Modeling climate-dependent population dynamics of mosquitoes to guide public health policies

TitleModeling climate-dependent population dynamics of mosquitoes to guide public health policies
Publication TypeConference Paper
Year of Publication2014
AuthorsVaidya A, Bravo-Salgado AD, Mikler AR
Refereed DesignationRefereed
Conference NameProceedings of the 5th ACM Conference on Bioinformatics, Computational Biology, and Health Informatics
ISBN Number978-1-4503-2894-4
Keywordsclimate, environment, Epidemic, health, life-cycle, model, mosquito, policy, population, temperature

More than 2.5 billion people, over 40 percent of the global population, live in areas with a high risk of contracting dengue fever, a fatal disease, spread by the mosquito Aedes aegypti. Due to global warming, the spread of dengue is increasing, and outbreaks have recently occurred in the United States from Texas to Florida.
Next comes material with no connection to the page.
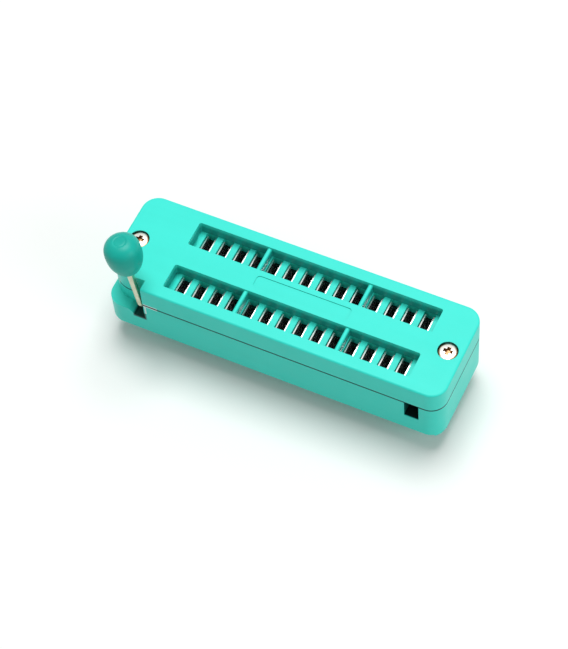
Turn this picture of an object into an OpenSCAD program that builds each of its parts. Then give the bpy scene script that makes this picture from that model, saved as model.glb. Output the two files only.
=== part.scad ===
// Zero insertion force socket for a dual in-line chip.
// A cam lever slides a slotted plate, and the plate presses one leaf of every contact on its lead.
// The origin is the middle of the contact grid on the board, +X runs away from the lever.

/* [Contact grid] */
// Contacts in each row
row_count = 14; // [10:1:18]
// Distance between neighbouring contacts
pitch = 2.54; // [2.4:0.01:3.2]
// Distance between the two rows
row_spacing = 7.62; // [7.62:0.01:20]
// Contacts between each end of a window and its nearest rib
end_group = 4; // [2:1:4]

/* [Contacts] */
// Thickness of the spring strip
strip_t = 0.2; // [0.15:0.01:0.25]
// Width of a contact along its slot
contact_w = 3.4; // [2:0.1:3.6]
// Distance between the middles of a contact's two leaves
leaf_gap = 1.24; // [1:0.01:1.4]
// How far the leaf tips stay below the top of the slider
leaf_drop = 0.25; // [0.1:0.05:0.6]
// Inner radius of the bends of the strip
bend_r = 0.15; // [0.05:0.05:0.3]
// Width of a solder tail
tail_w = 0.5; // [0.3:0.05:0.7]
// How far a tail stands below the board face
tail_length = 3.2; // [2:0.1:5]

/* [Body] */
// Height of the corner feet
foot_h = 0.5; // [0.2:0.1:1]
// Height of the base above its feet
base_h = 6.65; // [6:0.05:9]
// Height of the cover
cover_h = 3.75; // [3.4:0.05:5]
// Wall at each side of the slider
side_wall = 1.34; // [1:0.02:2]
// Radius of the upright corners
corner_r = 2.4; // [1.8:0.1:3]
// Rounding of the cover's top edge
top_edge_r = 0.3; // [0.1:0.05:0.6]
// Chamfer on the edges at the parting line
parting_chamfer = 0.08; // [0.02:0.01:0.15]
// Width of the chamfer round the bottom of the base
bottom_chamfer = 0.3; // [0.1:0.05:0.5]
// Floor of the base under the contacts
floor_t = 1.4; // [1:0.1:2]
// Length of a foot along the socket at the lever end
lever_foot_l = 1.9; // [1.5:0.1:3]
// Length of a foot along the socket at the far end
far_foot_l = 1.2; // [1:0.1:3]
// Length of every foot across the socket
foot_w = 3.4; // [2.6:0.1:4]

/* [Windows] */
// Width of a window across the socket
window_w = 3.95; // [3.7:0.05:4.6]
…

Since no vaccine is available, prevention of disease is key to controlling outbreaks. This study introduces a mathematical, compartmental model to forecast the population dynamics of a mosquito and its life cycle in relation to seasonal variations of temperature and rainfall. Populations within the compartments were expressed in the form of a system of coupled differential equations (DEs), which describe changes in the mosquito population through processes of maturation and mortality. Maturation and mortality rates at various temperatures were estimated by regressing published data. The correlated rates with temperature were used in the model to numerically solve the DEs. Variations in the mosquito populations due to seasonal temperature variations were predicted for Buenos Aires, Rio de Janeiro, and Dallas, and they matched actual mosquito trap data. Mosquitoes require stagnant water to lay eggs and reproduce, so integrating rainfall as a determining factor of growth in the model was a natural extension. This was included by varying the carrying capacity of the model with rainfall, further improving accuracy. This model is sufficiently flexible to be used with other mosquito species, such as Culex and Anopheles that spread west nile virus and malaria. With climate change being shown to increase rainfall in parts of the world while raising temperatures, this model can be used to predict effects of newer weather patterns on the spread of mosquitoes and, by modeling the vectors, any diseases they spread, thus guiding health policies.